The Cloister Walk - Kathleen Norris [49]
January 10
GREGORY OF NYSSA
Gregory is the fellow who gives us an unforgettable account of the way in which everyday fourth-century life was permeated with theology, particularly debate concerning the nature of Christ. Everyone had an opinion, it seems. As Gregory says about Constantinople: “Garment sellers, money changers, food vendors—they are all at it. If you ask for change, they philosophize about the Begotten and the Unbegotten. If you inquire about the price of bread, the answer is that the Father is greater and the Son inferior. If you say to the attendant, ‘Is my bath ready?’ he tells you that the Son was made out of nothing.”
What people were discussing was the controversy that had arisen concerning the divinity of Christ and his relation to God the Father, which the first official council of the Christian church, held at Nicaea, had attempted to settle just ten years before Gregory’s birth. Soon, however, even bishops who had signed the Nicene Creed found that they didn’t always agree on what it meant, and competing philosophies—chiefly Arianism, which held that Christ was a created being, less divine than the Father—had much popular appeal.
Born into a remarkable family—his sister Macrina and his brother Basil the Great both founded monasteries—Gregory was the dreamer of the bunch. He appeals to me mainly because he seems equally a poet and a theologian. Discovering his Life of Moses, finding that Christian theology could contain such poetry, such wild and inspiring typology, was something I desperately needed at the time. I read the book slowly, not wanting to finish it.
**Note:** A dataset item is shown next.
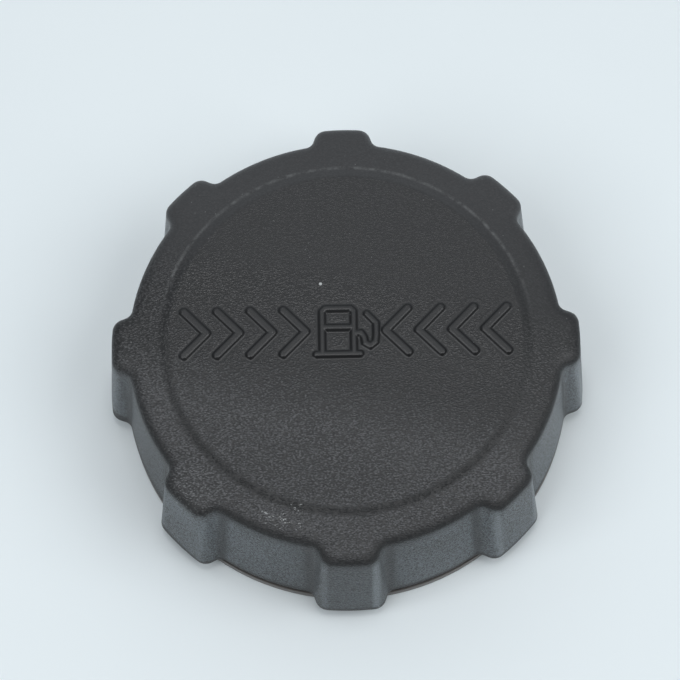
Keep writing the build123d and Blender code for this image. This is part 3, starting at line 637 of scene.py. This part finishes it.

What Gregory said of Moses, that he “entered the darkness, and then saw God in it,” that in God’s sanctuary “he was taught by word what he had formerly learned by darkness,” seemed to me to tell an essential truth about poetry, as well as religion. It confirmed a sense that I’d held as a child of the holy as dwelling in deep darkness, despite being told by my Sunday-school teachers that “God is light.” They were nice enough grown-ups and brave souls; they did their best to teach me origami. But I always sensed that they weren’t giving me the full story.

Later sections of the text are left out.